Scalable high-performance architecture for convolutional ternary neural networks on FPGA

Prost-Boucle, Adrien
Bourge, Alban
Petrot, Frederic
Alemdar, Hande
Caldwell, Nicholas
Leroy, Vincent
Thanks to their excellent performances on typical artificial intelligence problems, deep neural networks have drawn a lot of interest lately. However, this comes at the cost of large computational needs and high power consumption. Benefiting from high precision at acceptable hardware cost on these difficult problems is a challenge. To address it, we advocate the use of ternary neural networks (TNN) that, when properly trained, can reach results close to the state of the art using floating-point arithmetic.

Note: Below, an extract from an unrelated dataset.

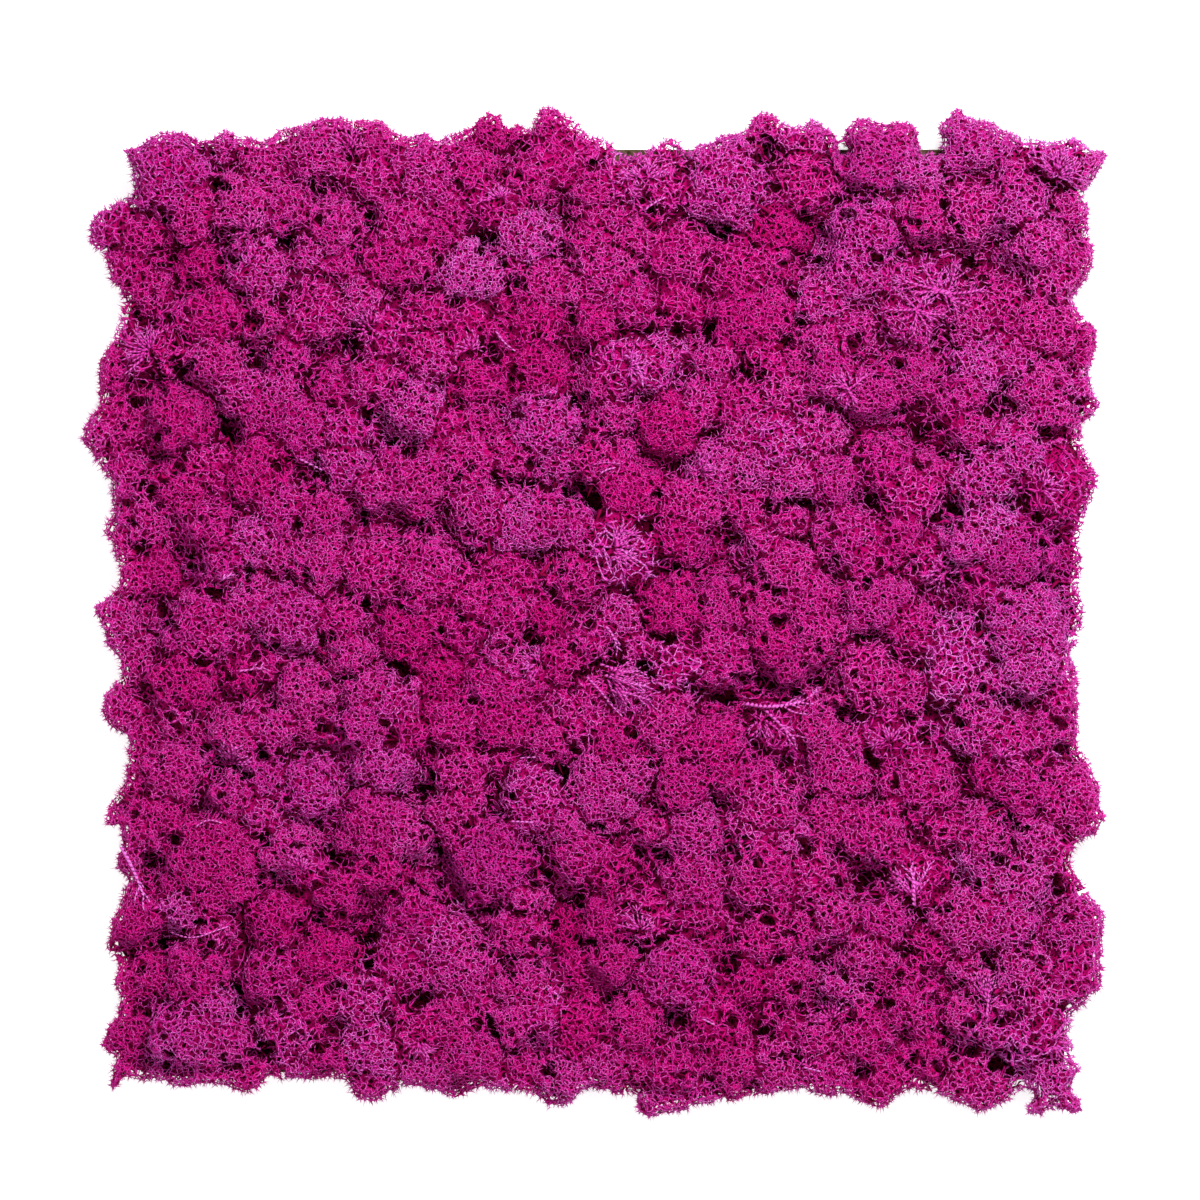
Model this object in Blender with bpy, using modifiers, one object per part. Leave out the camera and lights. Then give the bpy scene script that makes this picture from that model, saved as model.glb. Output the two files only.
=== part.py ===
"""Moss panel: picked tufts of dyed reindeer lichen glued side by side on a
square backing board.

Frame: metres, +Z up.  The board lies flat, its back face on z = 0 and its
centre at the origin.  The moss grows up from the board's front face, and the
row of tufts nearest +Y is the panel's top edge when it hangs on a wall.

Build: one box for the board, and one closed lumpy mound for each tuft.  Every
mound starts as a UV sphere whose rings are drawn out to the tuft's own plot of
the panel (a convex plot, so that two tufts can't meet) and up to the canopy
that its branching heads make.
"""

import math

import bmesh
import bpy
from mathutils import Vector

# ------------------------------------------------------------------ sizes
BOARD_SIDE = 0.500        # square backing board
BOARD_THICK = 0.008
BOARD_EDGE = 0.0006       # worn arris
GLUE_GAP = 0.0003         # board front to moss foot
PLOT_GAP = 0.0003         # between neighbouring tufts

# The plan of the moss is laid out on a grid of 0.54 mm steps that counts
# right along +X and down along -Y.  The board's centre is on (602, 611).
STEP = 0.00054
MID_X, MID_Y = 602.0, 611.0

# canopy height above the board's front face, by head level 1 (sunk) to 5
LEVEL_RISE = {1: 0.019, 2: 0.026, 3: 0.033, 4: 0.038, 5: 0.042}
VALLEY_RISE = 0.024       # canopy between two heads
BELLY_RISE = 0.0125       # widest part of a tuft, where it meets the next one
EDGE_FALL = 0.0080        # heads that hang over the board's rim sit lower

SECTORS = 16              # facets round a tuft
FOOT, BELLY, SHOULDER, FLANK, CROWN = 0.80, 1.0, 0.88, 0.62, 0.32

# ------------------------------------------------------------- the outline
# Plan of the outermost twigs, clockwise from the top left corner.
OUTLINE = [
    (127, 165), (125, 150), (150, 138), (165, 134), (178, 131), (195, 135),
    (210, 138), (223, 129), (240, 138), (262, 140), (290, 126), (315, 120),
    (340, 117), (365, 121), (385, 121), (400, 135), (412, 138), (424, 130),
    (440, 140), (455, 145), (470, 135), (482, 124), (494, 110), (502, 124),
    (520, 127), (536, 122), (546, 105), (556, 118), (575, 128), (592, 138),
    (612, 146), (640, 149), (665, 140), (690, 142), (715, 138), (740, 132),
    (752, 122), (762, 108), (775, 122), (800, 124), (818, 128), (828, 146),
    (846, 146), (850, 130), (862, 122), (890, 124), (912, 122), (920, 147),
    (940, 147), (946, 122), (957, 109), (980, 118), (1005, 130), (1025, 138),
    (1045, 139), (1075, 139), (1108, 154), (1095, 180), (1085, 196),
    (1090, 220), (1096, 250), (1088, 278), (1076, 297), (1082, 312),
    (1096, 330), (1100, 348), (1090, 372), (1098, 392), (1101, 405),
    (1088, 420), (1080, 440), (1092, 460), (1100, 480), (1092, 500),
    (1083, 520), (1083, 560), (1080, 590), (1086, 618), (1078, 640),
    (1072, 655), (1078, 680), (1080, 705), (1076, 740), (1092, 765),
    (1102, 790), (1106, 818), (1092, 838), (1072, 852), (1078, 875),
    (1088, 893), (1102, 905), (1106, 930), (1102, 965), (1102, 990),
    (1086, 1003), (1070, 1016), (1072, 1050), (1076, 1080), (1068, 1095),
    (1084, 1112), (1060, 1108), (1040, 1117), (1034, 1112), (1044, 1100),
    (1030, 1092), (1012, 1094), (1000, 1108), (975, 1113), (955, 1105),
    (940, 1096), (915, 1088), (900, 1098), (885, 1108), (860, 1106),
    (845, 1096), (800, 1092), (760, 1098), (720, 1103), (690, 1108),
    (650, 1116), (640, 1112), (636, 1096), (612, 1094), (590, 1085),
    (575, 1100), (560, 1110), (545, 1103), (530, 1096), (500, 1092),
    (480, 1088), (465, 1096), (455, 1102), (440, 1096), (420, 1090),
    (400, 1088), (385, 1096), (370, 1102), (355, 1098), (345, 1085),
    (330, 1077), (310, 1080), (290, 1077), (268, 1078), (258, 1092),
    (250, 1095), (225, 1087), (200, 1086), (170, 1086), (140, 1080),
    (122, 1080), (112, 1092), (108, 1086), (113, 1060), (98, 1045),
    (105, 1035), (116, 1020), (118, 1000), (114, 985), (118, 965),
    (106, 945), (110, 930), (118, 905), (130, 880), (115, 868), (116, 855),
    (120, 840), (118, 826), (106, 824), (106, 810), (112, 798), (126, 775),
    (127, 745), (124, 735), (110, 725), (100, 710), (103, 695), (120, 675),
    (116, 660), (102, 630), (94, 605), (106, 598), (120, 585), (116, 565),
    (112, 545), (104, 535), (110, 510), (110, 480), (95, 460), (82, 440),
    (84, 428), (100, 400), (97, 370), (104, 352), (116, 325), (122, 295),
    (110, 285), (100, 255), (88, 240), (86, 228), (96, 210), (118, 198),
    (133, 198), (131, 180),
]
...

We present a highly versatile FPGA friendly architecture for TNN in which we can vary both the number of bits of the input data and the level of parallelism at synthesis time, allowing to trade throughput for hardware resources and power consumption. To demonstrate the efficiency of our proposal, we implement high-complexity convolutional neural networks on the Xilinx Virtex-7 VC709 FPGA board. While reaching a better accuracy than comparable designs, we can target either high throughput or low power. We measure a throughput up to 27000 fps at approximate to 7 W or up to 8.36 TMAC/s at approximate to 13 W.